The idole in the order of perception
At the perceptual level, the idole is the image stripped of écart — a "presence" without background. This is strictly impossible perceptually (all perception is écart, MSME 1953); but the idole is the IDEOLOGICAL FANTASY of such an image. The Sartrean analogon (L'Imaginaire), the Cartesian idea clara, and the Leibnizian Deus est ens perfectissimum are three cognate cases of the same ideological fantasy.
The "survol absolu"
Ruyer's phrase "survol absolu" (1946), which Gurwitsch adopts, is the epistemic correlate of the idole: the position from which everything is totally given without the knower participating. MP identifies this from MSME 1953 as impossible ("la conscience est synonyme d'imperception", MSME p. 204/[211]); the survol absolu would be a consciousness that would see without needing to perceive.
Positions
- saintaubert-2021-etre-et-chair-ii (Ch VII § 3c-d) names the idole explicitly as the anti-figuratif; this is a contribution to MP studies. MP himself uses "idole" in scattered contexts (OE p. 36, SNS(foi), EP) without systematizing; Saint Aubert's move is to ELEVATE it to the polemical counterpart of figuratifs.

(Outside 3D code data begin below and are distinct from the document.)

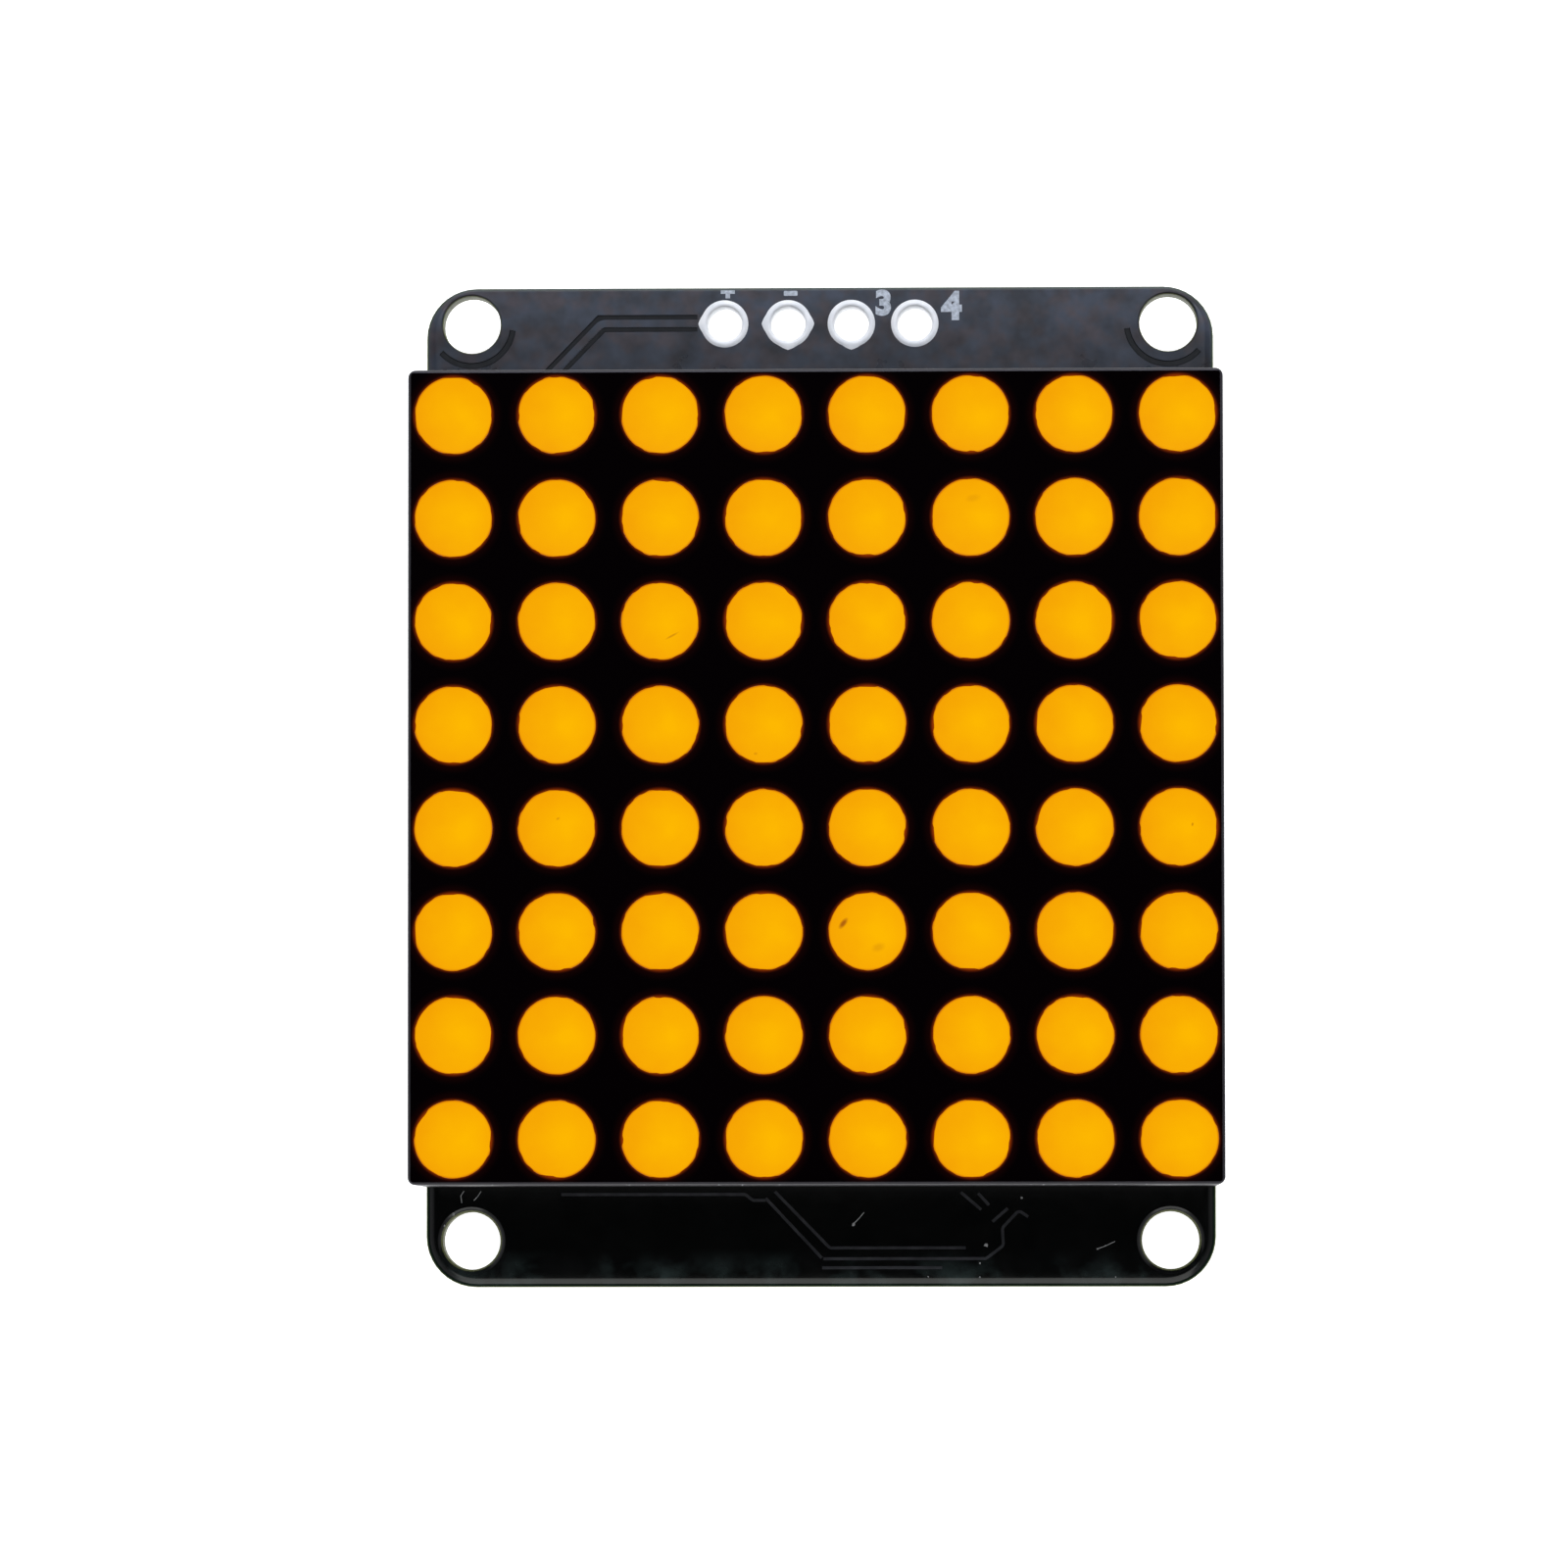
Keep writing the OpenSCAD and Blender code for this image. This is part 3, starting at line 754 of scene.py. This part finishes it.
# ---- Tracks ----
# Etched copper under the mask: the wide power track in its channel, thin tracks on the strip
# beside the lower edge, and behind, the fan of tracks from the display's pins to the chip.
sweep_tree, given, result = new_tree("follow_path", {
    "Width": "Float", "Height": "Float", "Bend": "Float", "Material": "Material"})
path = add_node(sweep_tree, "GeometryNodeMeshToCurve", {"Mesh": given["Geometry"]})
path = add_node(sweep_tree, "GeometryNodeFilletCurve", {
    "Curve": path, "Count": 4, "Radius": given["Bend"], "Limit Radius": True}, mode="POLY")
path = add_node(sweep_tree, "GeometryNodeSetCurveNormal", {"Curve": path}, mode="Z_UP")
section = add_node(sweep_tree, "GeometryNodeCurvePrimitiveQuadrilateral", {
    "Width": given["Width"], "Height": given["Height"]})
solid = add_node(sweep_tree, "GeometryNodeCurveToMesh", {
    "Curve": path, "Profile Curve": section, "Fill Caps": True})
solid = add_node(sweep_tree, "GeometryNodeRealizeInstances", {"Geometry": solid})
solid = add_node(sweep_tree, "GeometryNodeSetMaterial", {"Geometry": solid, "Material": given["Material"]})
sweep_tree.links.new(solid.outputs[0], result.inputs[0])


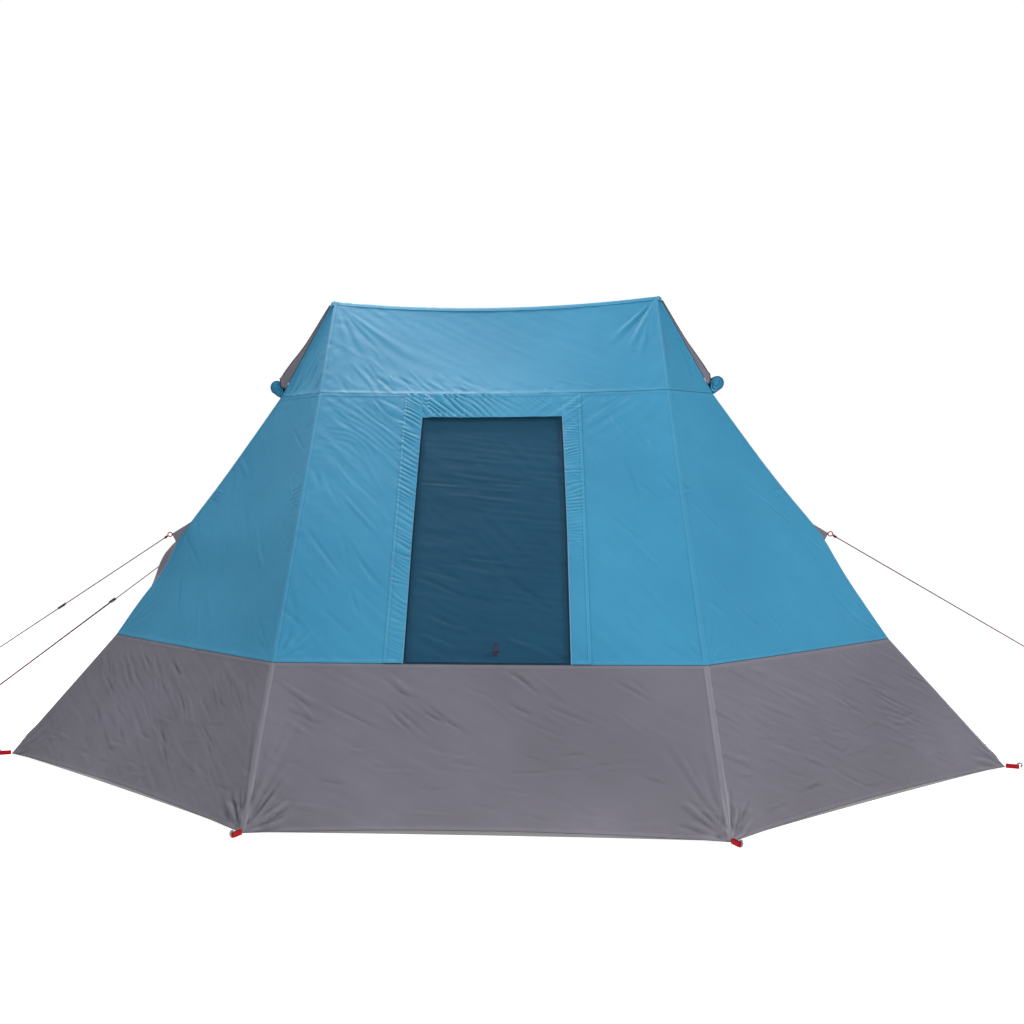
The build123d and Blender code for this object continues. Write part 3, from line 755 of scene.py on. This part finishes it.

- Jean-Luc Marion has an independent phenomenology of idol/icon (Dieu sans l'être, 1982) that overlaps structurally with MP's distinction via Saint Aubert — worth comparing though Saint Aubert does not make this connection. Marion's icon-idol distinction is theological-phenomenological (following Balthasar); MP's figuratif- idole is perceptual-ontological (following the MSME lineage).
Connections
- contrasts with figuratifs — the figuratif rend visible while not being visible; the idole is visible while obscuring everything else. Direct polar opposites.
- is an instance of ontologie de l'objet — the idole is the ontological form of the objet.
- targets theologie-explicative — Leibnizian God as the idole-of- philosophy.
- is critiqued via hyper-dialectic — bonne dialectique dissolves the idole into figure-and-fond.
- relates to ambivalence — the idole is the "univocal" pole of ambivalence's bipolar alternation.
- is overcome by metaphoricity — metaphor PRESUPPOSES fond; the idole KILLS metaphor.
- structural parallel: Jean-Luc Marion's "idole" in Dieu sans l'être (1982, theological register).
- contrasts with perceptual-faith — foi is the adhesion to figuratifs; the idole presents itself as not-requiring-faith (because totally present).
Open Questions
- To what extent does MP's idole coincide with Heidegger's "Gestell" or the Ge-stell/Enframing of modern technology? Both are figures of totalizing presence that occlude withdrawal/figuratif. Saint Aubert does not develop this.
- Is MP's idole extensionally coincident with Marion's idole, or are they different concepts with the same name?
- Does MP ever apply "idole" to Schneider-type pathologies of representation? The latter would suggest the idole is not merely ideological but phenomenologically describable.
Sources
- saintaubert-2021-etre-et-chair-ii — Ch VII § 3c "Le crépuscule des idoles" (p. 299-302); § 3d "Écriture et réécriture du sacré" (p. 302-305).
- merleau-ponty-1961-eye-and-mind — OE p. 36 (Descartes's elimination of "le monde onirique de l'analogie").
- merleau-ponty-1964-primacy-of-perception — EP p. 31, 49, 50 (the sacré as jointure, the idole as fétiche chose).
- Primary archival refs via Saint Aubert: SNS(foi) p. N310/G212-213; EM1 [65]v(28); S(HoAdv) p. 306; NTontocart [127]; NTi-nd [366]; OntoCart p. 202/28. Sartre target: L'Être et le Néant p. 50.
- Secondary: Saint Aubert, "'L'Incarnation change tout'. Merleau-Ponty critique de la 'théologie explicative'", Archives de philosophie 71 (3), 2008, p. 371-405.